- **Direction**:
Quote the lines that run from the line containing "front_panel();" down to the line containing "obj.parent = None". Include both of those lines, reproduce each exactly, and omit everything else.

- **Supplied material**:

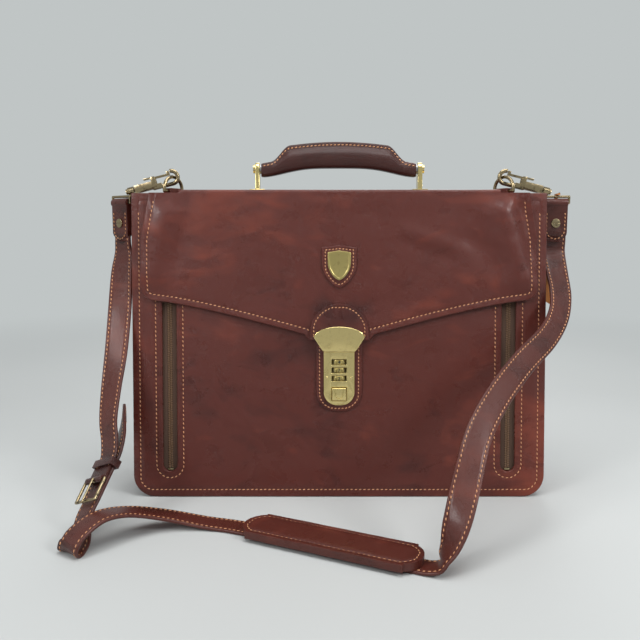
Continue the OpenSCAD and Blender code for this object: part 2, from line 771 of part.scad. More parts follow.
// Each stop of a strap is its middle and the direction of its width, both chosen by hand.
short_stops = [
    [[-205, 6, 235], [0.8, -0.6, 0]],
    [[-205, 6, 224], [0.85, -0.52, 0]],
    [[-204, -6, 205], [0.95, -0.3, 0]],
    [[-202, -22, 175], [1, -0.1, 0]],
    [[-202, -38, 138], [0.98, -0.2, 0]],
    [[-203, -54, 106], [0.9, -0.4, 0.1]],
    [[-201, -72, 82], [0.8, -0.5, 0.25]],
    [[-198, -80, 67], [0.78, -0.53, 0.3]],
    [[-196.5, -87.5, 56.5], [0.765, -0.543, 0.348]],
    [[-197.5, -92, 51.5], [0.765, -0.543, 0.348]],
    [[-199, -97, 47], [0.765, -0.543, 0.348]]
];
long_stops = [
    [[205, 6, 235], [1, 0, 0]],
    [[205, 6, 224], [1, 0, 0]],
    [[205, -6, 206], [0.98, 0.1, -0.1]],
    [[203, -24, 188], [0.9, 0, -0.4]],
    [[196, -42, 170], [0.75, 0, -0.66]],
    [[180, -62, 153], [0.62, 0, -0.78]],
    [[152, -88, 135], [0.68, -0.1, -0.73]],
    [[124, -118, 113], [0.8, -0.1, -0.6]],
    [[104, -142, 90], [0.92, -0.1, -0.4]],
    [[92, -162, 63], [0.97, -0.2, -0.2]],
    [[82, -178, 36], [0.8, -0.6, -0.1]],
    [[73, -185, 14], [0.2, -0.98, 0]],
    [[60, -181, 1.6], [-0.43, -0.9, 0]],
    [[-10, -147, 1.6], [-0.437, -0.9, 0]],
    [[-80, -113, 1.6], [-0.43, -0.9, 0]],
    [[-112, -105, 3], [-0.1, -1, 0]],
    [[-146, -108, 11], [0.2, -0.98, 0]],
    [[-172, -123, 20], [0.5, -0.87, 0]],
    [[-189, -140, 23], [0.72, -0.7, 0]],
    [[-201, -155, 17], [0.8, -0.6, 0]],
    [[-206, -161, 9], [0.8, -0.6, 0]],
    [[-207, -156, 2.4], [0.8, -0.6, 0]],
    [[-206, -145, 3], [0.8, -0.6, 0]],
    [[-206, -135, 9], [0.8, -0.58, 0.15]],
    [[-206, -126, 18], [0.765, -0.543, 0.348]],
    [[-203, -116, 27], [0.765, -0.543, 0.348]],
    [[-200, -106, 36], [0.765, -0.543, 0.348]],
    [[-197, -96, 45], [0.765, -0.543, 0.348]],
    [[-194, -86, 54], [0.765, -0.543, 0.348]],
    [[-193, -70, 64], [0.6, -0.5, 0.6]],
    [[-195, -52, 72], [0.3, -0.4, 0.85]],
    [[-197, -36, 78], [0.1, -0.4, 0.9]]
];
strap_steps = 2;
strap_low = strap_t / 2 + 0.2;

function unit(v) = v / norm(v);

// A smooth curve through four stops, at t from the second to the third.
function smooth(a, b, c, d, t) =
    0.5 * (2 * b + (c - a) * t + (2 * a - 5 * b + 4 * c - d) * t * t + (3 * b - a - 3 * c + d) * t * t * t);

function stop(list, k, part) = list[max(0, min(len(list) - 1, k))][part];

function along(list, part) = [
    for (k = [0:len(list) - 2]) for (j = [0:strap_steps - 1])
        smooth(stop(list, k - 1, part), stop(list, k, part), stop(list, k + 1, part),
            stop(list, k + 2, part), j / strap_steps),
    stop(list, len(list) - 1, part)
];

function off_floor(p) = [p[0], p[1], max(p[2], strap_low)];

// The strap's section: x across its width, y through its thickness, with eased corners.
strap_section = [
    [strap_w / 2, -strap_t / 4], [strap_w / 2, strap_t / 4], [strap_w / 2 - 0.8, strap_t / 2],
    [-strap_w / 2 + 0.8, strap_t / 2], [-strap_w / 2, strap_t / 4], [-strap_w / 2, -strap_t / 4],
    [-strap_w / 2 + 0.8, -strap_t / 2], [strap_w / 2 - 0.8, -strap_t / 2]
];

// One ring of the strap at a point, square to the way the strap runs there.
function strap_ring(p, run, width) =
    let (side = unit(width - run * (width * run)), up = cross(side, run))
    [for (s = strap_section) p + side * s[0] + up * s[1]];

// Sweeps the section through the stops.
module strap(list) {
    mids = [for (p = along(list, 0)) off_floor(p)];
    widths = along(list, 1);
    last = len(mids) - 1;
    sides = len(strap_section);
    first_run = list[1][0] - list[0][0];
    last_run = list[len(list) - 1][0] - list[len(list) - 2][0];
    points = [for (k = [0:last])
        let (run = k == 0 ? first_run : k == last ? last_run : mids[k + 1] - mids[k - 1])
        each strap_ring(mids[k], unit(run), widths[k])];
    walls = [for (k = [0:last - 1]) for (j = [0:sides - 1])
        let (a = k * sides + j, b = k * sides + (j + 1) % sides)
        each [[a, b, a + sides], [b, b + sides, a + sides]]];
    start = [for (j = [sides - 1:-1:0]) j];
    finish = [for (j = [0:sides - 1]) last * sides + j];
    color(leather) polyhedron(points, concat(walls, [start, finish]), convexity = 8);
}

module strap_short() strap(short_stops);

module strap_long() strap(long_stops);

// The sewn end of each strap, folded round the eye's lower bar.
fold_low = 235;
fold_t = 2 * strap_t;
fold_grip = 0.1;
fold_bar_z = hook_z - eye_drop;
stud_z = fold_bar_z - 19;
stud_r = 1.6;

module at_fold(turn) {
    translate([hook_x + eye_out, ring_y, 0]) rotate([0, 0, turn]) children();
}

module strap_fold(turn) {
    color(leather) at_fold(turn) difference() {
        union() {
            translate([-strap_w / 2, 0, fold_bar_z]) rotate([0, 90, 0])
                cylinder(h = strap_w, r = eye_wire + fold_grip + strap_t);
            translate([-strap_w / 2, -fold_t / 2, fold_low]) cube([strap_w, fold_t, fold_bar_z - fold_low]);
        }
        translate([-strap_w, 0, fold_bar_z]) rotate([0, 90, 0])
            cylinder(h = 2 * strap_w, r = eye_wire + fold_grip);
        translate([0, fold_t, stud_z]) rotate([90, 0, 0]) cylinder(h = 2 * fold_t, r = stud_r + run_gap);
    }
}

module strap_stud(turn) {
    head_r = 4.2;
    head_t = 1.2;
    color(antique) at_fold(turn) difference() {
        translate([0, fold_t / 2 + head_t, stud_z]) rotate([90, 0, 0]) union() {
            cylinder(h = head_t, r = head_r);
            cylinder(h = fold_t + 2 * head_t, r = stud_r);
            translate([0, 0, fold_t + head_t]) cylinder(h = head_t, r = head_r);
        }
        translate([-head_r, -fold_t / 2 - head_t - past, stud_z - 0.5]) cube([2 * head_r, past + 0.6, 1]);
    }
}

left_turn = 37;

module ring_tab_left() on_side(-1) ring_tab();
module ring_tab_right() on_side(1) ring_tab();
module d_ring_left() on_side(-1) d_ring();
module d_ring_right() on_side(1) d_ring();
module snap_hook_left() on_side(-1) snap_hook();
module snap_hook_right() on_side(1) snap_hook();
module hook_gate_left() on_side(-1) hook_gate();
module hook_gate_right() on_side(1) hook_gate();
module hook_eye_left() on_side(-1) hook_eye(left_turn);
module hook_eye_right() on_side(1) hook_eye(0);
module strap_fold_left() on_side(-1) strap_fold(left_turn);
module strap_fold_right() on_side(1) strap_fold(0);
module strap_stud_left() on_side(-1) strap_stud(left_turn);
module strap_stud_right() on_side(1) strap_stud(0);

// The pad lies on the strap, along the straight stretch between its two stops.
pad_mid = [-10, -147];
pad_run = unit([70, -34]);

module shoulder_pad() {
    end_r = pad_w / 2;
    color(leather) translate([pad_mid[0], pad_mid[1], strap_low + strap_t / 2 + seat_gap])
        rotate([0, 0, atan2(pad_run[1], pad_run[0])]) linear_extrude(pad_t) intersection() {
            square([pad_len, pad_w], center = true);
            union() {
                square([pad_len - end_r, pad_w], center = true);
                for (side = [-1, 1]) translate([side * (pad_len / 2 - end_r), 0]) circle(end_r);
            }
        }
}

// The buckle end: x across the strap, y up it, z out of its face, from the short strap's end.
buckle_at = [-199, -97, 47];
buckle_up = unit([3, 10, 9]);
buckle_across = unit([0.765, -0.543, 0.348] - buckle_up * ([0.765, -0.543, 0.348] * buckle_up));
buckle_out = cross(buckle_across, buckle_up);

module at_buckle() {
    x = buckle_across;
    y = buckle_up;
    z = buckle_out;
    multmatrix([
        [x[0], y[0], z[0], buckle_at[0]],
        [x[1], y[1], z[1], buckle_at[1]],
        [x[2], y[2], z[2], buckle_at[2]],
        [0, 0, 0, 1]
    ]) children();
}

frame_wire = 1.3;
frame_half = strap_w / 2 + 2.2;
bar_y = -12;
frame_len = 19;
frame_z = 1.8;
strap_behind = 3;
prong_r = 0.9;

// The leather end that holds the buckle's bar, and the loop that keeps the free end.
module strap_keeper() {
    band = 1.3;
    slack = 0.6;
    low = -strap_behind - strap_t / 2 - slack;
    high = strap_t / 2 + slack;
    color(leather) at_buckle() {
        difference() {
            union() {
                translate([-strap_w / 2, bar_y, -strap_t / 2]) cube([strap_w, -bar_y, strap_t]);
                translate([-strap_w / 2, bar_y, frame_z]) rotate([0, 90, 0])
                    cylinder(h = strap_w, r = frame_wire + 1.5);
            }
            translate([-strap_w, bar_y, frame_z]) rotate([0, 90, 0])
                cylinder(h = 2 * strap_w, r = frame_wire + run_gap);
            translate([-2.2, bar_y - 6, -6]) cube([4.4, 10, 16]);
        }
        difference() {
            translate([-strap_w / 2 - slack - band, 1, low - band])
                cube([strap_w + 2 * (slack + band), 7, high - low + 2 * band]);
            translate([-strap_w / 2 - slack, 0, low]) cube([strap_w + 2 * slack, 9, high - low]);
        }
    }
}

module strap_buckle() {
    color(antique) at_buckle() translate([0, bar_y, frame_z]) {
        for (y = [0, -frame_len]) translate([-frame_half, y, 0]) rotate([0, 90, 0])
            cylinder(h = 2 * frame_half, r = frame_wire);
        for (side = [-1, 1]) translate([side * frame_half, 0, 0]) {
            rotate([90, 0, 0]) cylinder(h = frame_len, r = frame_wire);
            sphere(frame_wire);
            translate([0, -frame_len, 0]) sphere(frame_wire);
        }
    }
}

module buckle_prong() {
    over = frame_wire + 0.3 + prong_r;
    color(antique) at_buckle() translate([0, bar_y, frame_z]) difference() {
        union() {
            translate([-1.5, 0, 0]) rotate([0, 90, 0]) cylinder(h = 3, r = frame_wire + 1.3);
            translate([0, 0, over]) rotate([90, 0, 0]) cylinder(h = frame_len + 3, r = prong_r);
        }
        translate([-3, 0, 0]) rotate([0, 90, 0]) cylinder(h = 6, r = frame_wire + run_gap);
    }
}

// A tag cut from hide, hung on its own thong from the right-hand eye's upper bar.
tag_y = 9.9;
tag_t = 1.4;
tag_x = 207;
tag_high = 208;
tag_w = 29;
tag_h = 33;

module hide_tag() {
    thong_w = 3;
    bar_top = hook_z - eye_top + eye_wire + seat_gap;
    color(suede) {
        plate(tag_y, tag_t) {
            translate([tag_x, tag_high - tag_h * 0.45]) shield(tag_w, tag_h);
            translate([tag_x - thong_w / 2, tag_high - 6]) square([thong_w, bar_top + tag_t - tag_high + 6]);
        }
        translate([tag_x - thong_w / 2, ring_y - 2.5, bar_top])
            cube([thong_w, tag_y + tag_t - ring_y + 2.5, tag_t]);
    }
}

front_panel();
back_panel();
base_panel();
gusset_left();
gusset_right();
divider();
slip_pocket();
pocket_bag_left();
pocket_bag_right();
zip_tape_left();
zip_tape_right();
zip_coil_left();
zip_coil_right();
zip_slider_left();
zip_slider_right();
zip_pull_left();
zip_pull_right();
lock_patch();
lock_plate();
lock_case();
lock_backing();
dial_upper();
dial_middle();
dial_lower();
dial_axle();
release_button();
latch_bolt();
flap_top();
flap_front();
hasp_patch();
hasp();
emblem_patch();
emblem_shield();
handle_bracket_left();
handle_bracket_right();
handle_pin_left();
handle_pin_right();
handle_bar();
handle_grip();
ring_tab_left();
ring_tab_right();
d_ring_left();
d_ring_right();
snap_hook_left();
snap_hook_right();
hook_gate_left();
hook_gate_right();
hook_eye_left();
hook_eye_right();
strap_fold_left();
strap_fold_right();
strap_stud_left();
strap_stud_right();
strap_short();
strap_long();
shoulder_pad();
strap_keeper();
strap_buckle();
buckle_prong();
hide_tag();
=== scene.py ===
"""A leather flap briefcase with a combination lock, zipped pockets and a clip-on shoulder strap."""

import json
import logging
import math
from dataclasses import dataclass, field
from enum import Enum
from typing import Callable, Optional, Sequence

import bmesh
import bpy
from mathutils import Matrix, Vector, noise

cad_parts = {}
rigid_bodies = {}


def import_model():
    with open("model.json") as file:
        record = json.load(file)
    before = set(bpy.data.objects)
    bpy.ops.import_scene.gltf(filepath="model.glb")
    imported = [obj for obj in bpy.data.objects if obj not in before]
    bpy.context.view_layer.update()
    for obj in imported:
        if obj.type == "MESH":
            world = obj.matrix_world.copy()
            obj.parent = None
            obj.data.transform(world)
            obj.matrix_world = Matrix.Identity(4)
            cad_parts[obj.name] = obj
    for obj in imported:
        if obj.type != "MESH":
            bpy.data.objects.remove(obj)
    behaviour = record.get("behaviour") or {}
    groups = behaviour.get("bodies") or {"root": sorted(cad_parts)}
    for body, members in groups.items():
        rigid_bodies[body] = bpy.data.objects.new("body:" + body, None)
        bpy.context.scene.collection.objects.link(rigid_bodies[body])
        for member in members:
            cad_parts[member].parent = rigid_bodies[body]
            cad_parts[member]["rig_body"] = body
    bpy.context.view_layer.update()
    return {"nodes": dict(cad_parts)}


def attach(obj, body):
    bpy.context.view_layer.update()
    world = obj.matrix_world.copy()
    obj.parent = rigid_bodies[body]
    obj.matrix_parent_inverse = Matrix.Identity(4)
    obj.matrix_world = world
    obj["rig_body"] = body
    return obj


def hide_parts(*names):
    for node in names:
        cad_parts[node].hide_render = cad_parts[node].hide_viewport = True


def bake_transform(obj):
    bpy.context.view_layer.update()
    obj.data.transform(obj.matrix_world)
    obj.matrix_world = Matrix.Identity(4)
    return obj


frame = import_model()
LOG = logging.getLogger("briefcase")
MM = 0.001
HALF_DEPTH = 0.040
FRONT_LEAN = math.atan(24 / 282)
BACK_LEAN = math.atan(12 / 282)
# The places of the case's leaning faces. In each, x runs across, z up the face and -y out of it.
FRONT = Matrix.Translation((0, -HALF_DEPTH, 0)) @ Matrix.Rotation(-FRONT_LEAN, 4, "X")
BACK = (Matrix.Translation((0, HALF_DEPTH, 0)) @ Matrix.Rotation(BACK_LEAN, 4, "X")
        @ Matrix.Rotation(math.pi, 4, "Z"))
FACE_UP = Matrix.Rotation(-math.pi / 2, 4, "X")
# The handle, the rings and the straps' folds are all centred on this y.
TOP_Y = 0.0056415
THREAD_LIFT = 0.00012

BMesh = bmesh.types.BMesh
Socket = bpy.types.NodeSocket
Swell = Callable[[float, float], float]
Keep = Callable[[Vector], bool]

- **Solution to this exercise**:
front_panel();
back_panel();
base_panel();
gusset_left();
gusset_right();
divider();
slip_pocket();
pocket_bag_left();
pocket_bag_right();
zip_tape_left();
zip_tape_right();
zip_coil_left();
zip_coil_right();
zip_slider_left();
zip_slider_right();
zip_pull_left();
zip_pull_right();
lock_patch();
lock_plate();
lock_case();
lock_backing();
dial_upper();
dial_middle();
dial_lower();
dial_axle();
release_button();
latch_bolt();
flap_top();
flap_front();
hasp_patch();
hasp();
emblem_patch();
emblem_shield();
handle_bracket_left();
handle_bracket_right();
handle_pin_left();
handle_pin_right();
handle_bar();
handle_grip();
ring_tab_left();
ring_tab_right();
d_ring_left();
d_ring_right();
snap_hook_left();
snap_hook_right();
hook_gate_left();
hook_gate_right();
hook_eye_left();
hook_eye_right();
strap_fold_left();
strap_fold_right();
strap_stud_left();
strap_stud_right();
strap_short();
strap_long();
shoulder_pad();
strap_keeper();
strap_buckle();
buckle_prong();
hide_tag();
=== scene.py ===
"""A leather flap briefcase with a combination lock, zipped pockets and a clip-on shoulder strap."""

import json
import logging
import math
from dataclasses import dataclass, field
from enum import Enum
from typing import Callable, Optional, Sequence

import bmesh
import bpy
from mathutils import Matrix, Vector, noise

cad_parts = {}
rigid_bodies = {}


def import_model():
    with open("model.json") as file:
        record = json.load(file)
    before = set(bpy.data.objects)
    bpy.ops.import_scene.gltf(filepath="model.glb")
    imported = [obj for obj in bpy.data.objects if obj not in before]
    bpy.context.view_layer.update()
    for obj in imported:
        if obj.type == "MESH":
            world = obj.matrix_world.copy()
            obj.parent = None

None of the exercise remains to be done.